Annick Kayitesi-Jozan, née en 1979 au Rwanda, est une autrice francophone, rescapée du génocide des Tutsi.
Biographie
En avril 1994, Annick Kayitesi-Jozan perd une partie de sa famille massacrée par les génocidaires Hutus[1]. Les siens, des Tutsi, se trouvaient à Butare, et s'étaient réfugiés dans l'infirmerie d'un établissement scolaire, lieu de travail de la mère[2]. Les miliciens assassinent sa mère dans la cour de l'école[2]. Son frère Aimé, âgé de 9 ans, sa sœur Aline, âgée de 16 ans, ses deux cousines, sont emmenés dans un camion sur un site où ils sont agressés à la machette, et tués, à l'exception d'Aline dont le corps inanimé est abandonné par les miliciens[3].
Annick n'a pas été emmenée avec le reste de sa famille, pour des raisons mal élucidées, probablement parce que les voisins complices des génocidaires souhaitaient la garder comme domestique[3].
Recueillie par l’ONG Terre des Hommes, avec sa sœur Aline[4], elle est ensuite « exfiltrée en France » où elle fait l'expérience du racisme anti-noir[3],[4]. Elle vit d'abord dans des familles d'accueil ; elle subit une tentative de viol de la part d'un père de l'une de ces familles d'accueil, affaire qui est jugée aux assises[2].
Elle suit des études de sciences politiques, obtient un DEA, puis entreprend des études de psychologie[2].
Elle obtient le statut de réfugiée et, en 2005, la nationalité française[3].

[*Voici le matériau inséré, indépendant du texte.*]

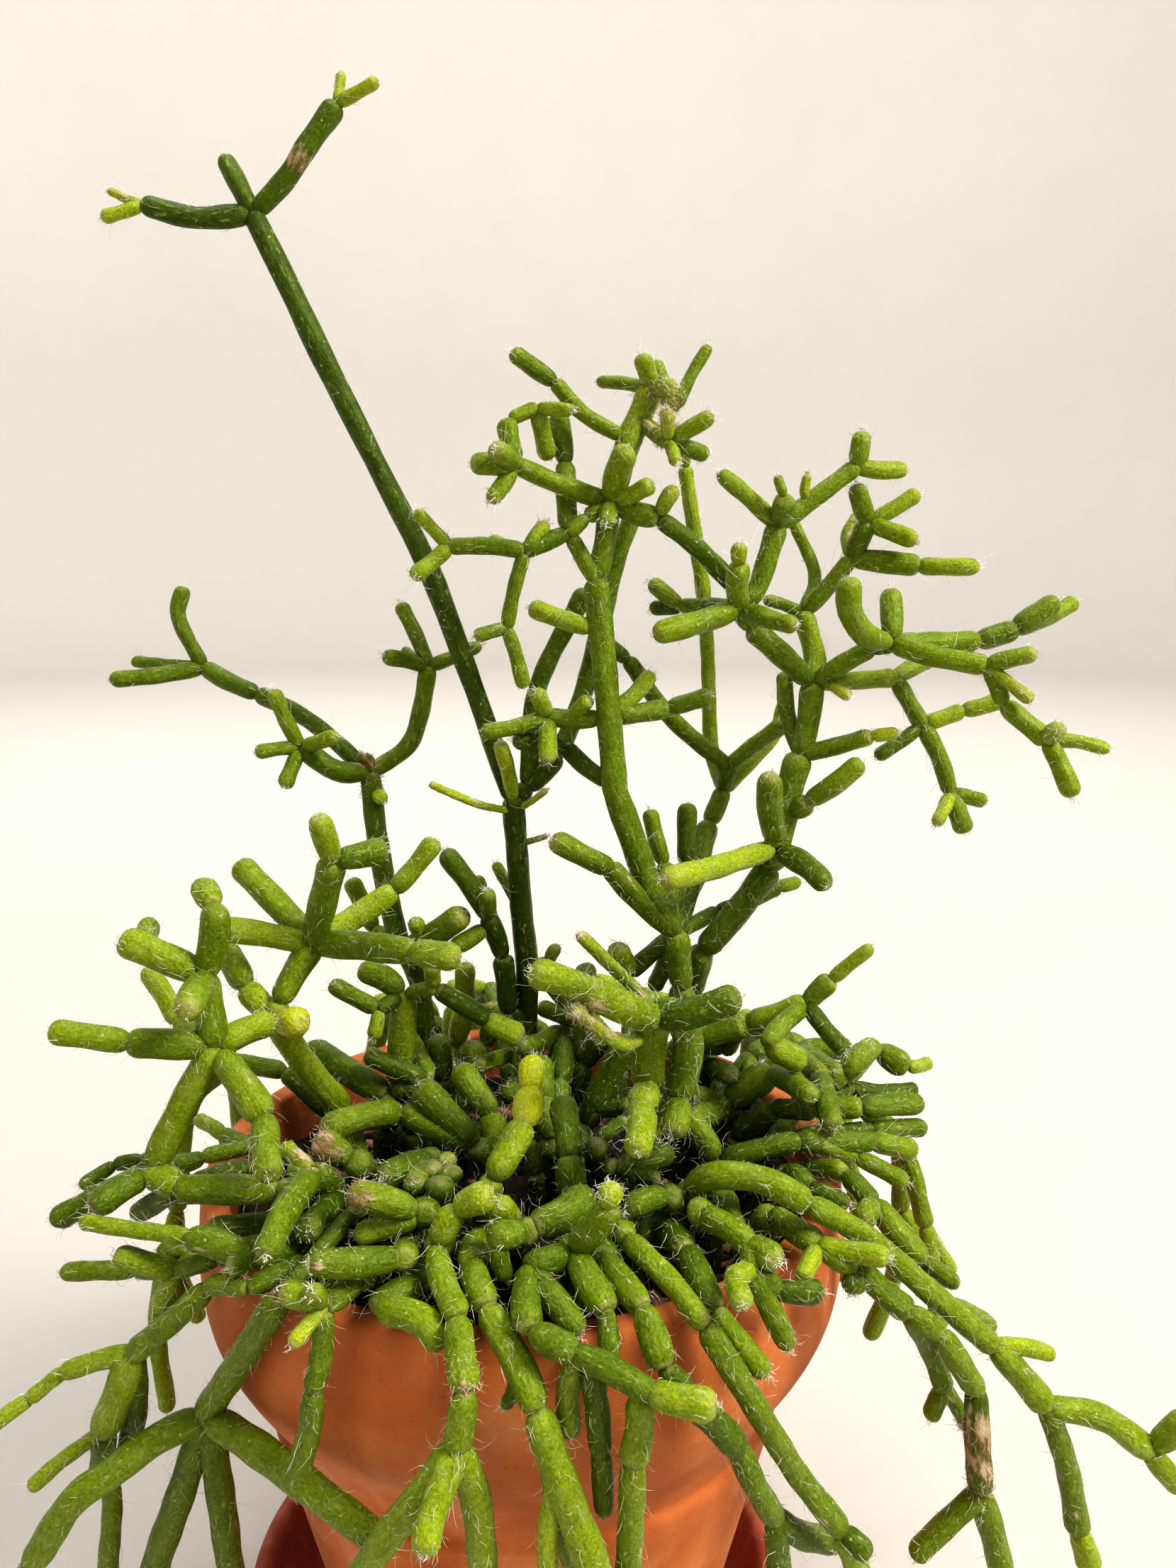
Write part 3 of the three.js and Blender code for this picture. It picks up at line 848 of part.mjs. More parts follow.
// chainsOf strings a tree's links into long chains. A chain goes on through the straightest next link and
// ends at a tip or before a sharp turn. Twigs that end free and are too slim to carry anything stay out.
function chainsOf(own, joints) {
  let kept = own;
  for (let before = -1; before !== kept.length; ) {
    before = kept.length;
    const uses = new Map();
    kept.forEach(({ a, b }) => [a, b].forEach((i) => uses.set(i, (uses.get(i) ?? 0) + 1)));
    kept = kept.filter(({ b, radius }) => radius * 2 >= TWIG || uses.get(b) > 1);
  }
  const wayOf = ({ a, b }) => {
    const way = less(joints[b].at, joints[a].at);
    return way.map((value) => value / Math.hypot(...way));
  };
  const unused = new Set(kept);
  const chains = [];
  kept.forEach((first) => {
    if (!unused.delete(first)) return;
    const chain = [first];
    for (;;) {
      const end = chain[chain.length - 1];
      const straight = (link) => dot(wayOf(end), wayOf(link));
      const next = [...unused].filter((link) => link.a === end.b && straight(link) > SHARP_TURN);
      if (next.length === 0) break;
      next.sort((one, two) => straight(two) - straight(one));
      unused.delete(next[0]);
      chain.push(next[0]);
    }
    const radii = [first, ...chain].map(({ radius }, i) => (radius + (chain[i] ?? chain[i - 1]).radius) / 2);
    chains.push({ route: [first.a, ...chain.map(({ b }) => b)].map((i) => joints[i].at), radii });
  });
  return chains;
}

function meshOf(name, geometry, color, roughness) {
  const material = new THREE.MeshStandardMaterial({ color, roughness, metalness: 0 });
  const mesh = new THREE.Mesh(geometry, material);
  mesh.name = name;
  return mesh;
}

// ---------------------------------------------------------------- pot, saucer and soil

function saucer() {
  const inner = SAUCER_RIM_RADIUS - SAUCER_RIM_WIDTH;
  const geometry = turned([
    [0, 0],
    [SAUCER_BASE_RADIUS, 0],
    [SAUCER_BASE_RADIUS + 2, 1.2],
    [SAUCER_RIM_RADIUS - 0.6, SAUCER_HEIGHT - 2],
    [SAUCER_RIM_RADIUS - 0.8, SAUCER_HEIGHT],
    [inner + 0.4, SAUCER_HEIGHT],
    [inner - 0.4, SAUCER_HEIGHT - 2],
    [SAUCER_BASE_RADIUS - 2, SAUCER_FLOOR + 1],
    [SAUCER_BASE_RADIUS - 4, SAUCER_FLOOR],
    [0, SAUCER_FLOOR],
  ], TURNED_SIDES);
  geometry.translate(SAUCER_SHIFT, 0, 0);
  return meshOf('saucer', geometryOf(solidOf(geometry)), SAUCER_CLAY, 0.7);
}

// innerRadius is the radius of the pot's inside at a height.
function innerRadius(height) {
  if (height >= GROOVE_HEIGHT + COLLAR_STEP) return LIP_RADIUS - WALL;
  if (height >= GROOVE_HEIGHT) {
    const share = (height - GROOVE_HEIGHT) / COLLAR_STEP;
    return GROOVE_RADIUS - WALL + share * (LIP_RADIUS - GROOVE_RADIUS);
  }
  const share = (height - FOOT_HEIGHT) / (GROOVE_HEIGHT - FOOT_HEIGHT);
  return FOOT_RADIUS - WALL + share * (GROOVE_RADIUS - FOOT_RADIUS);
}

function pot() {
  const floor = FOOT_HEIGHT + POT_FLOOR;
  const geometry = turned([
    [DRAIN_RADIUS, FOOT_HEIGHT],
    [FOOT_RADIUS - 1, FOOT_HEIGHT],
    [FOOT_RADIUS, FOOT_HEIGHT + 1.2],
    [SHOULDER_RADIUS, GROOVE_HEIGHT - 1.5],
    [GROOVE_RADIUS, GROOVE_HEIGHT],
    [GROOVE_RADIUS + 2.4, GROOVE_HEIGHT + 5],
    [GROOVE_RADIUS + 5.4, GROOVE_HEIGHT + 10],
    [COLLAR_RADIUS - 3.7, GROOVE_HEIGHT + 16],
    [COLLAR_RADIUS - 1, GROOVE_HEIGHT + 22],
    [COLLAR_RADIUS - 0.1, GROOVE_HEIGHT + 29],
    [COLLAR_RADIUS, GROOVE_HEIGHT + 34],
    [LIP_RADIUS, LIP_HEIGHT - 5],
    [LIP_RADIUS - 0.4, LIP_HEIGHT - 0.6],
    [LIP_RADIUS - 1.2, LIP_HEIGHT],
    [LIP_RADIUS - WALL + 0.8, LIP_HEIGHT],
    [innerRadius(LIP_HEIGHT), LIP_HEIGHT - 1],
    [innerRadius(GROOVE_HEIGHT + COLLAR_STEP), GROOVE_HEIGHT + COLLAR_STEP],
    [innerRadius(GROOVE_HEIGHT), GROOVE_HEIGHT],
    [innerRadius(floor), floor],
    [DRAIN_RADIUS, floor],
    [DRAIN_RADIUS, FOOT_HEIGHT],
  ], TURNED_SIDES);
  return meshOf('pot', geometryOf(solidOf(geometry)), TERRACOTTA, 0.85);
}

// soil fills the pot, with a socket round each stem.
function soil(chains) {
  const floor = FOOT_HEIGHT + POT_FLOOR + GAP;
  const edge = innerRadius(SOIL_HEIGHT) - GAP;
  const ball = turned([
    [0, floor],
    [innerRadius(floor) - GAP, floor],
    [innerRadius(GROOVE_HEIGHT) - GAP, GROOVE_HEIGHT],
    [edge, GROOVE_HEIGHT + COLLAR_STEP],
    [edge, SOIL_HEIGHT - 1.5],
    [edge * 0.8, SOIL_HEIGHT],
    [edge * 0.4, SOIL_HEIGHT + SOIL_CROWN * 0.8],
    [0, SOIL_HEIGHT + SOIL_CROWN],
  ], TURNED_SIDES);
  const low = chains.filter(({ route }) => route.some((at) => at[2] < SOIL_HEIGHT + SOCKET_ABOVE));
  const sockets = low.map((chain) => solidOf(rod(chain, GAP)));
  const cut = solidOf(ball).subtract(wasm.Manifold.union(sockets));
  const largest = cut.decompose().reduce((best, piece) => (piece.volume() > best.volume() ? piece : best));
  return meshOf('soil', geometryOf(largest), SOIL_BROWN, 1);
}

// ---------------------------------------------------------------- the whole

const stems = { ...STEMS };
BACK_STEMS.forEach((settings, i) => {
  stems[`back_stem_${i + 1}`] = backStem(settings);
});
const { joints, links } = growStems(stems);
easeApart(joints, links);

const chains = Object.keys(stems).map((tree) => chainsOf(links.filter((link) => link.tree === tree), joints));

const cactus = new THREE.Group();
cactus.add(saucer());
cactus.add(pot());
cactus.add(soil(chains.flat()));
Object.entries(stems).forEach(([tree, runs], i) => {
  const rods = chains[i].map((chain) => solidOf(rod(chain)));
  const freshness = runs.reduce((sum, run) => sum + run[1], 0) / runs.length;
  const color = YOUNG_GREEN.clone().lerp(OLD_GREEN, freshness);
  cactus.add(meshOf(tree, geometryOf(wasm.Manifold.union(rods)), color, 0.65));
});

export default cactus;
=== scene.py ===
# %% [markdown]
# # A mistletoe cactus in its clay pot
# A mistletoe cactus grows as chains of green, pencil-like links. Each link is pinched where the next one
# starts, and old plants make a dense mound that spills over the rim of the pot. We build the plant link by
# link from a list of joints, turn the pot and saucer like pottery on a wheel, and fill the pot with loose
# potting mix. The hidden frame says where every piece is, in metres, so we load it first and keep its size to
# print beside the new size at the end.

import math

import bpy
import numpy as np
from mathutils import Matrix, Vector, noise


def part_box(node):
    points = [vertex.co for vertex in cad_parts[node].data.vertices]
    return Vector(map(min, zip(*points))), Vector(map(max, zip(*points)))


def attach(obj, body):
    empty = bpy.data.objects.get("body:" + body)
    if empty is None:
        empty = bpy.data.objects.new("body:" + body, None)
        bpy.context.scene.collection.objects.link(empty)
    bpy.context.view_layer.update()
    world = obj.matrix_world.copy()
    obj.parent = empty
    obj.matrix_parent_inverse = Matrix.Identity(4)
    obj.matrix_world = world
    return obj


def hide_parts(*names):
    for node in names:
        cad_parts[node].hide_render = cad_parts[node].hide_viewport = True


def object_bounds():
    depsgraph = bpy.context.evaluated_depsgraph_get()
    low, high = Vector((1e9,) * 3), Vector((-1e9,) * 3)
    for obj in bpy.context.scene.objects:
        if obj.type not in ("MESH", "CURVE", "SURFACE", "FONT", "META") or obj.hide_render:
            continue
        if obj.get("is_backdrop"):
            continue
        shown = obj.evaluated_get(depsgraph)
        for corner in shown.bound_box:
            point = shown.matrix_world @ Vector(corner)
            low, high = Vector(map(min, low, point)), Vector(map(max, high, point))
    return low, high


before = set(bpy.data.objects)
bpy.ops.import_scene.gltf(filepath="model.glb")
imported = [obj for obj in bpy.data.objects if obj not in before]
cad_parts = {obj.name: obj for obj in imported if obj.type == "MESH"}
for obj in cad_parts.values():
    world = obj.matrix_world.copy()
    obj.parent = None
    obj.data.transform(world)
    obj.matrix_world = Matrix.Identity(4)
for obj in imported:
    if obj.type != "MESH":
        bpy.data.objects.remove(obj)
CAD_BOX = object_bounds()
MM = 0.001
print("frame nodes:", len(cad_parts), "box:", [[round(v, 4) for v in corner] for corner in CAD_BOX])

# %% [markdown]
# ## Helpers for modelling
# An operator works on everything that is selected, so each piece starts from a clean selection. We also need
# a quick way to take a mesh out as plain arrays and to put arrays back as a new mesh, because hundreds of
# links are copies of one modelled link.

# %% Selection and mesh helpers
def deselect():
    if bpy.context.object and bpy.context.object.mode != "OBJECT":
        bpy.ops.object.mode_set(mode="OBJECT")
    bpy.ops.object.select_all(action="DESELECT")


def apply_all(piece):
    """Applies the modifiers and puts the piece's place into its mesh."""
    deselect()
    piece.select_set(True)
    bpy.context.view_layer.objects.active = piece
    for modifier in list(piece.modifiers):
        bpy.ops.object.modifier_apply(modifier=modifier.name)
    bpy.ops.object.transform_apply(location=True, rotation=True, scale=True)
    return piece


def arrays_of(piece):
    """The vertices of a mesh as an array and its faces as lists, and the object is thrown away."""
    points = np.array([v.co for v in piece.data.vertices], float)
    faces = [list(p.vertices) for p in piece.data.polygons]
    bpy.data.objects.remove(piece)
    return points, faces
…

Elle a un fils d'un Rwandais né en exil en Ouganda, qu'elle a rencontré lors de son retour provisoire dans son Rwanda natal, et une fille d'un Français, Raphaël Jozan[4]. Depuis 2015 elle vit en Ouzbékistan où son mari, l'éditeur Raphaël Jozan, dirige l'Agence française de développement (AFD)[3].
Œuvre littéraire
Annick Kayitesi-Jozan publie deux récits pour témoigner de ce qu'elle a vécu pendant le génocide au Rwanda, et de son parcours en France. Dans son compte rendu de Même Dieu ne veut pas s’en mêler, Florent Piton souligne le caractère central du thème de la reconstruction de soi, mais ajoute que cette autobiographie est «bien éloignée des discours lénifiants sur la résilience», dans la mesure où la trace du traumatisme y demeure très présente[4].
Combats
Elle a contribué au dépôt d'une plainte contre la chaîne Canal + à la suite d'un sketch de 2013 «censé faire rire en se moquant des enfants découpés à la machette pendant le génocide au Rwanda»[3]. Un personnage y chantait : « Maman est en haut, coupée en morceaux, papa est en bas, il lui manque les bras. »[2]. Selon le journal Libération, cette action a favorisé l'adoption d'un amendement de la loi sur le délit de négationnisme qui depuis 2017 sanctionne le déni du génocide des Tutsis du Rwanda[3].
Elle fonde l'association Études sans frontières pour favoriser l'accès à l'école des orphelins des génocides[5].
En 2017 elle publie dans Libération un appel au président de la République française pour lui demander d'autoriser l'ouverture des archives nationales relatives au génocide des Tutsi, archives qui permettraient de faire la lumière sur le degré d'implication de la France dans cette tragédie[1],[6].